**What you will do**
Using the listing below, set down each line from the line containing "Turn this picture" through the line containing "0.65), (0.9, WHITE_HEIGHT))", both ends included, exactly and with nothing added.

::: Excerpted data

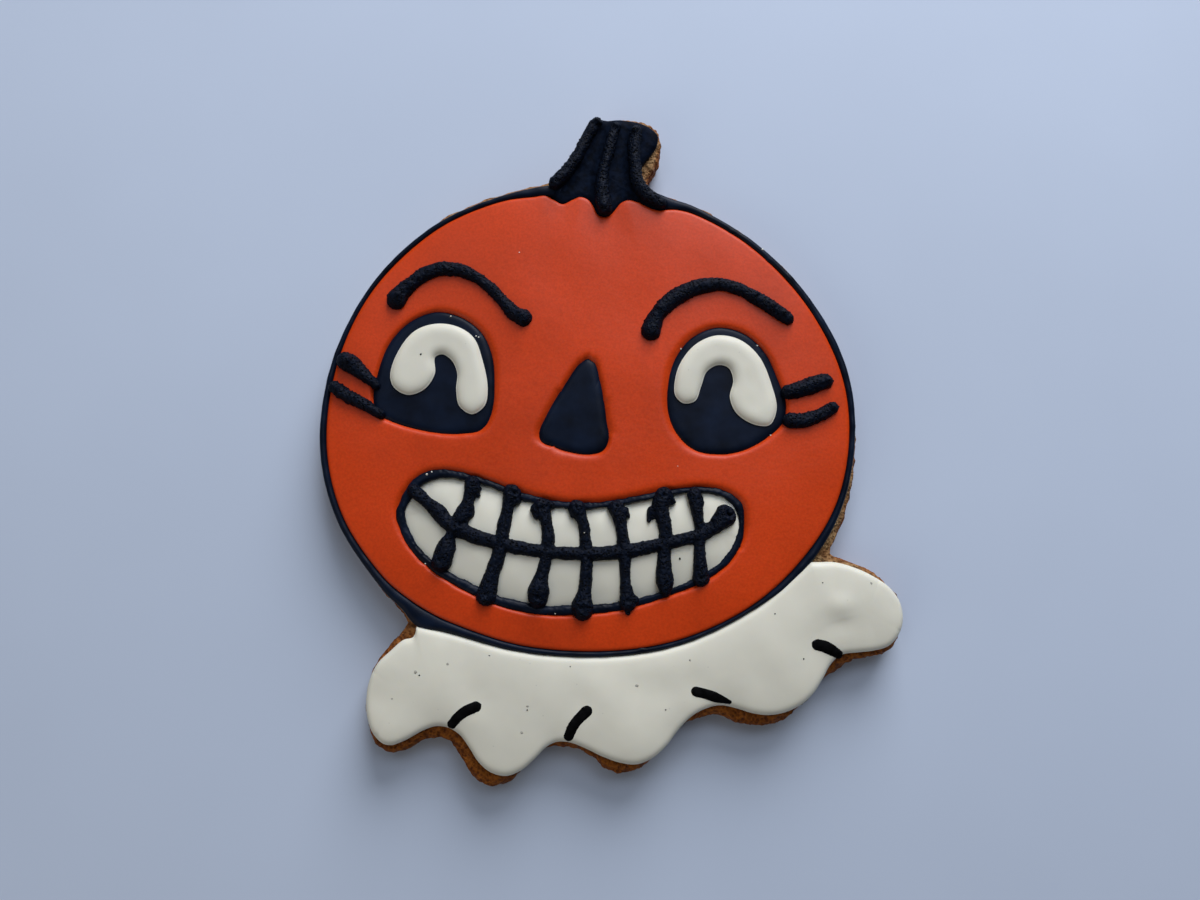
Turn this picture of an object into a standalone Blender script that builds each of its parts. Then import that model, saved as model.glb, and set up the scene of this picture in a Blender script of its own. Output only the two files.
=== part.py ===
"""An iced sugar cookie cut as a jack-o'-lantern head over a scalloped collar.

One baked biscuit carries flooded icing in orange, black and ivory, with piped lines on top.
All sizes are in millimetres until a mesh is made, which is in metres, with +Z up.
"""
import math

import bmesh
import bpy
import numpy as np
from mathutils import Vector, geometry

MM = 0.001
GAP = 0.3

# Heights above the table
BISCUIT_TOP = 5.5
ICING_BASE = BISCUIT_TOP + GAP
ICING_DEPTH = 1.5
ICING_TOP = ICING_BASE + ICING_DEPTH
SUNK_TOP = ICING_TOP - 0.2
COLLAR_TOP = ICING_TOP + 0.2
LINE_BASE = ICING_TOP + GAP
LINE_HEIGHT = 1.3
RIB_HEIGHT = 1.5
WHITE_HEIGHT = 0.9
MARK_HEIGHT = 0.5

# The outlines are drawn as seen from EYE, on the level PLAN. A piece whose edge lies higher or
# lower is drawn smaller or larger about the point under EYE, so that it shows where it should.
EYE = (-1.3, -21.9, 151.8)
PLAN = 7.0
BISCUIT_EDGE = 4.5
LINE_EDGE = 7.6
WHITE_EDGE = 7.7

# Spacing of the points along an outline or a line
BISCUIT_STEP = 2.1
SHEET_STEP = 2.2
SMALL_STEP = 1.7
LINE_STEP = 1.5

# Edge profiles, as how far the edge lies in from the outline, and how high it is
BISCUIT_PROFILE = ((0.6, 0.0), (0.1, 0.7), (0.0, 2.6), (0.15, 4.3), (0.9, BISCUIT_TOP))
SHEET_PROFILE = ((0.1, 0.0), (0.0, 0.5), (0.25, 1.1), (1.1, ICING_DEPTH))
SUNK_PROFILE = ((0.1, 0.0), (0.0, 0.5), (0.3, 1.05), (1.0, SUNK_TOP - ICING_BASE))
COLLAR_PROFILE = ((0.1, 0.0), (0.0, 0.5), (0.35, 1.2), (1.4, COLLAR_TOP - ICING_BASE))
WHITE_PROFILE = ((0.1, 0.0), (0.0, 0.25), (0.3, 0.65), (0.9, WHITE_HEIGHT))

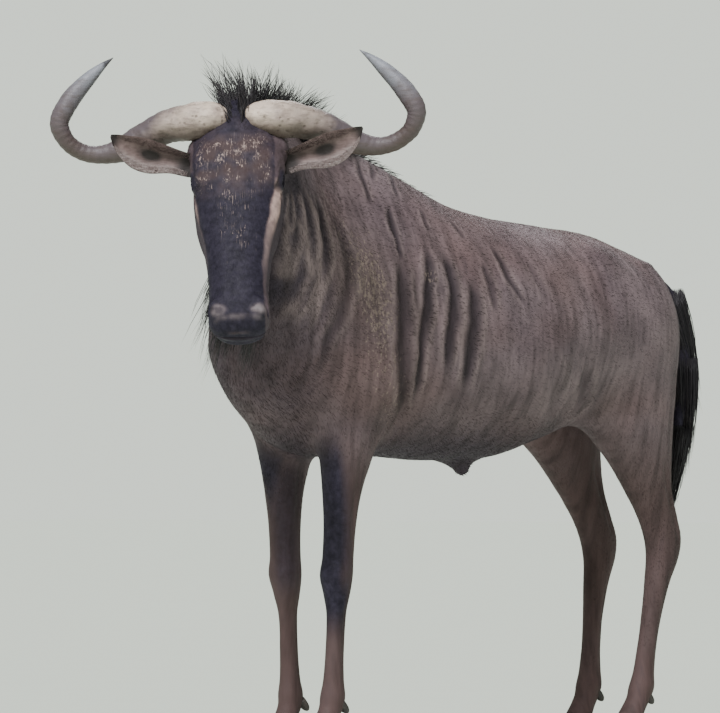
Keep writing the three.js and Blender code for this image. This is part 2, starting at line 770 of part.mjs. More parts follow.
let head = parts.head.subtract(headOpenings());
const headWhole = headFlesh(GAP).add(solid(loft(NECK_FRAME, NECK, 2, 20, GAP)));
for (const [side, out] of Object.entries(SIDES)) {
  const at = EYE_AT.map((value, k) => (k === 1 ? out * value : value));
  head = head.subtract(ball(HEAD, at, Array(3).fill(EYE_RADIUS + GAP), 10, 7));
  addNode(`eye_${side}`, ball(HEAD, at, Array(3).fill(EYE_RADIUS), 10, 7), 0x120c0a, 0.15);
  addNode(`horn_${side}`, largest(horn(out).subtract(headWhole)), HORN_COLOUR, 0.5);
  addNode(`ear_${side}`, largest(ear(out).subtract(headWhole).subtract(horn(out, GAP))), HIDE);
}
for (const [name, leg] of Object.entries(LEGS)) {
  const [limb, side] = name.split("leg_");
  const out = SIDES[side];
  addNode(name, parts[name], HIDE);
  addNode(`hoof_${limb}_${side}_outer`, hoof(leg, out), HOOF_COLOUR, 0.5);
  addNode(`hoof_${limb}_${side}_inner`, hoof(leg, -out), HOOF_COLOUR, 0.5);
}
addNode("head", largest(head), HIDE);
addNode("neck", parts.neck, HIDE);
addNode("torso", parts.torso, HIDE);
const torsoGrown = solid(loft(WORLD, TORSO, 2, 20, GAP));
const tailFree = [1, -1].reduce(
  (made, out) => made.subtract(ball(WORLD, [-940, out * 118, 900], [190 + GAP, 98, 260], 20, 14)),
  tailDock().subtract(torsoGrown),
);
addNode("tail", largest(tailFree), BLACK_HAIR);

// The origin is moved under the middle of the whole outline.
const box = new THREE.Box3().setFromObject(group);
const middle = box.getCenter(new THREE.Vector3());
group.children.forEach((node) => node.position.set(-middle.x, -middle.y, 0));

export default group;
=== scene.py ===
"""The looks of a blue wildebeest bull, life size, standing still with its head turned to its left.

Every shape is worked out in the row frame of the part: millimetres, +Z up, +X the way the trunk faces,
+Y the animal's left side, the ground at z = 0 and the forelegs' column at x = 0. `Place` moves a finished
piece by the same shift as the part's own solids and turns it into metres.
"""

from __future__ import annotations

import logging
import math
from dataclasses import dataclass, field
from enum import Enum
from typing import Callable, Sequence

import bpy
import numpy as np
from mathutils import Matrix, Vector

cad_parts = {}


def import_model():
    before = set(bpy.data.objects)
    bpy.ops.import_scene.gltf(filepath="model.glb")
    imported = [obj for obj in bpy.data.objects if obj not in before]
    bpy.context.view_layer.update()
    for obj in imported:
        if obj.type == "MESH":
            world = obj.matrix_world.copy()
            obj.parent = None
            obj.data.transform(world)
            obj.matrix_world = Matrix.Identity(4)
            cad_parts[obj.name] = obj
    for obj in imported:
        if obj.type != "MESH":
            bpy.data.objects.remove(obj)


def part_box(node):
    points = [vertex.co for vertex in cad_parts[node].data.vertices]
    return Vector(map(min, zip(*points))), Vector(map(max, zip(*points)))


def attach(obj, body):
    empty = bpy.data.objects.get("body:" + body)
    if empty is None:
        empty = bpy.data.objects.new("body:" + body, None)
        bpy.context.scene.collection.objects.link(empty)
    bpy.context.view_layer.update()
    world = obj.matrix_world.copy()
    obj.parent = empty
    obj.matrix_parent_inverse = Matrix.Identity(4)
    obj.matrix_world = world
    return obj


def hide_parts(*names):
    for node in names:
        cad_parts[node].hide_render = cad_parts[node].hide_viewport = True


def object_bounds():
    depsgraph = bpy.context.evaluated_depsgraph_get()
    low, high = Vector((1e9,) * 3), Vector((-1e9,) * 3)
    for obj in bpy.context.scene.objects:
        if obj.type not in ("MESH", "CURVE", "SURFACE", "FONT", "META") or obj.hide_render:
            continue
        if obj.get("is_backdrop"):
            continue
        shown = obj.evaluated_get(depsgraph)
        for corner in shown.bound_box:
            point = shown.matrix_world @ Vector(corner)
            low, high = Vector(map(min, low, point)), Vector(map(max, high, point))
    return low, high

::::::
::: Excerpted data

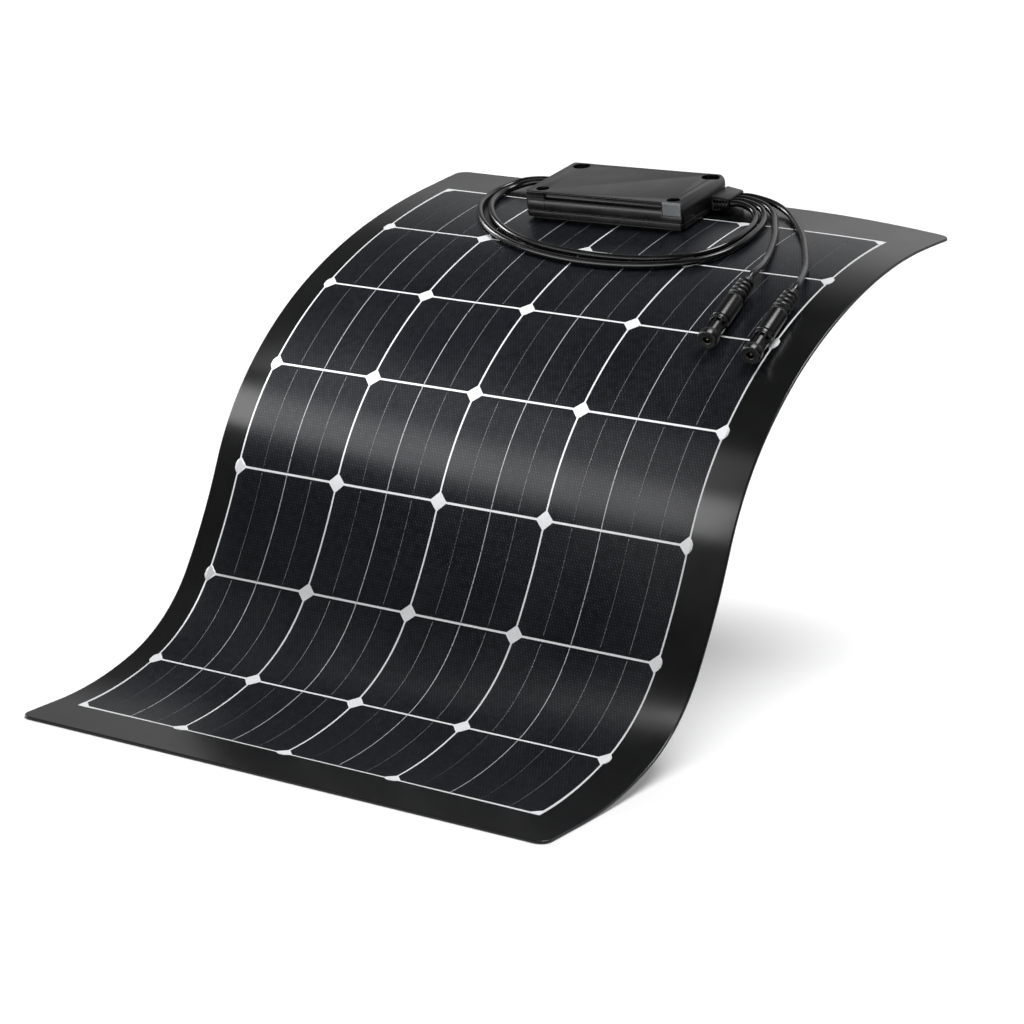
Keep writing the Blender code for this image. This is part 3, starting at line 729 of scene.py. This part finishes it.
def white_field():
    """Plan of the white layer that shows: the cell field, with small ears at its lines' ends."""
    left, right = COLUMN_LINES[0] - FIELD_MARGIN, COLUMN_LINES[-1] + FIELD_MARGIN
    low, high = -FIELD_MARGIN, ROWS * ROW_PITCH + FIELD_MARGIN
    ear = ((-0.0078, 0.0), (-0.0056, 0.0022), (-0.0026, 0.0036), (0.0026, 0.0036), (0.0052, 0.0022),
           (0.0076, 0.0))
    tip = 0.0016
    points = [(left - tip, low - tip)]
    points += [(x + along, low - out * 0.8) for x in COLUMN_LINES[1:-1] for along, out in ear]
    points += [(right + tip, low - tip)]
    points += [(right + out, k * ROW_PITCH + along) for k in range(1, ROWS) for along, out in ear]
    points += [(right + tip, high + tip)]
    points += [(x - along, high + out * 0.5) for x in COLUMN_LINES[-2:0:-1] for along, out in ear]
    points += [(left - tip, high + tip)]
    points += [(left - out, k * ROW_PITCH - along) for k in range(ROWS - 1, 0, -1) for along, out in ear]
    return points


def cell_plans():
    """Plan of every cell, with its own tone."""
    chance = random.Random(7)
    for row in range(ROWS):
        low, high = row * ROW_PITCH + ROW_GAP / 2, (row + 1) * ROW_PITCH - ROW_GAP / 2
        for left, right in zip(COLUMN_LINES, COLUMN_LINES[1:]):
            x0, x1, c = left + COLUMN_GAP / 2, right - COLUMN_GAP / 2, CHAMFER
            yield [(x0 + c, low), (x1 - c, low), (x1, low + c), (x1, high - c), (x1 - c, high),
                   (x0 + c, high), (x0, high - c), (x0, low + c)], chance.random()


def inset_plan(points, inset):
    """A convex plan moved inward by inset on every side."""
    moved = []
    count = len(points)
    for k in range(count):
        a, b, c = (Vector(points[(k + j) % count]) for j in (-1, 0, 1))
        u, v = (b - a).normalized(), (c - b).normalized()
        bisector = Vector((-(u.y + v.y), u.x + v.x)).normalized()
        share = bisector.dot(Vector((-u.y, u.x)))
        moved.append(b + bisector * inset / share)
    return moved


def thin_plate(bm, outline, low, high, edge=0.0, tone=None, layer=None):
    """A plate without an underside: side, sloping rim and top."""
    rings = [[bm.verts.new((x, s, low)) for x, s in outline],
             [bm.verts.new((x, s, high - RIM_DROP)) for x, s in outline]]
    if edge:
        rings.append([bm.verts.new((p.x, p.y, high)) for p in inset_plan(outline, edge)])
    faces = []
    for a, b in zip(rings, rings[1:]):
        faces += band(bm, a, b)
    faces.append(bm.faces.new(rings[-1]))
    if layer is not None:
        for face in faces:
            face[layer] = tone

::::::
::: Excerpted data

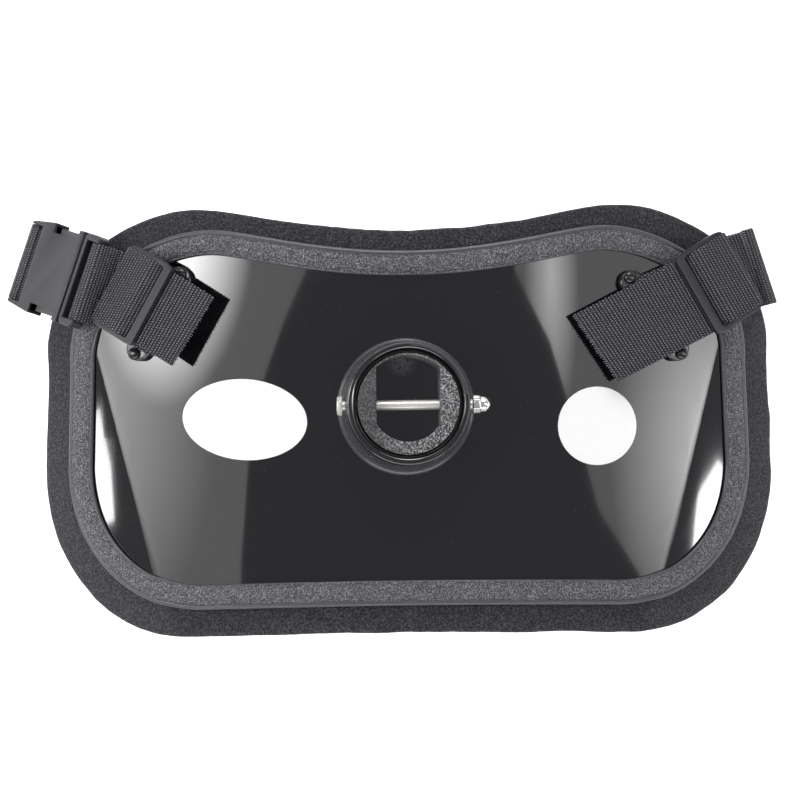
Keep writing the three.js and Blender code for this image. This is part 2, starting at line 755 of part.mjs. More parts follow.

::::::

**Correct result**
Turn this picture of an object into a standalone Blender script that builds each of its parts. Then import that model, saved as model.glb, and set up the scene of this picture in a Blender script of its own. Output only the two files.
=== part.py ===
"""An iced sugar cookie cut as a jack-o'-lantern head over a scalloped collar.

One baked biscuit carries flooded icing in orange, black and ivory, with piped lines on top.
All sizes are in millimetres until a mesh is made, which is in metres, with +Z up.
"""
import math

import bmesh
import bpy
import numpy as np
from mathutils import Vector, geometry

MM = 0.001
GAP = 0.3

# Heights above the table
BISCUIT_TOP = 5.5
ICING_BASE = BISCUIT_TOP + GAP
ICING_DEPTH = 1.5
ICING_TOP = ICING_BASE + ICING_DEPTH
SUNK_TOP = ICING_TOP - 0.2
COLLAR_TOP = ICING_TOP + 0.2
LINE_BASE = ICING_TOP + GAP
LINE_HEIGHT = 1.3
RIB_HEIGHT = 1.5
WHITE_HEIGHT = 0.9
MARK_HEIGHT = 0.5

# The outlines are drawn as seen from EYE, on the level PLAN. A piece whose edge lies higher or
# lower is drawn smaller or larger about the point under EYE, so that it shows where it should.
EYE = (-1.3, -21.9, 151.8)
PLAN = 7.0
BISCUIT_EDGE = 4.5
LINE_EDGE = 7.6
WHITE_EDGE = 7.7

# Spacing of the points along an outline or a line
BISCUIT_STEP = 2.1
SHEET_STEP = 2.2
SMALL_STEP = 1.7
LINE_STEP = 1.5

# Edge profiles, as how far the edge lies in from the outline, and how high it is
BISCUIT_PROFILE = ((0.6, 0.0), (0.1, 0.7), (0.0, 2.6), (0.15, 4.3), (0.9, BISCUIT_TOP))
SHEET_PROFILE = ((0.1, 0.0), (0.0, 0.5), (0.25, 1.1), (1.1, ICING_DEPTH))
SUNK_PROFILE = ((0.1, 0.0), (0.0, 0.5), (0.3, 1.05), (1.0, SUNK_TOP - ICING_BASE))
COLLAR_PROFILE = ((0.1, 0.0), (0.0, 0.5), (0.35, 1.2), (1.4, COLLAR_TOP - ICING_BASE))
WHITE_PROFILE = ((0.1, 0.0), (0.0, 0.25), (0.3, 0.65), (0.9, WHITE_HEIGHT))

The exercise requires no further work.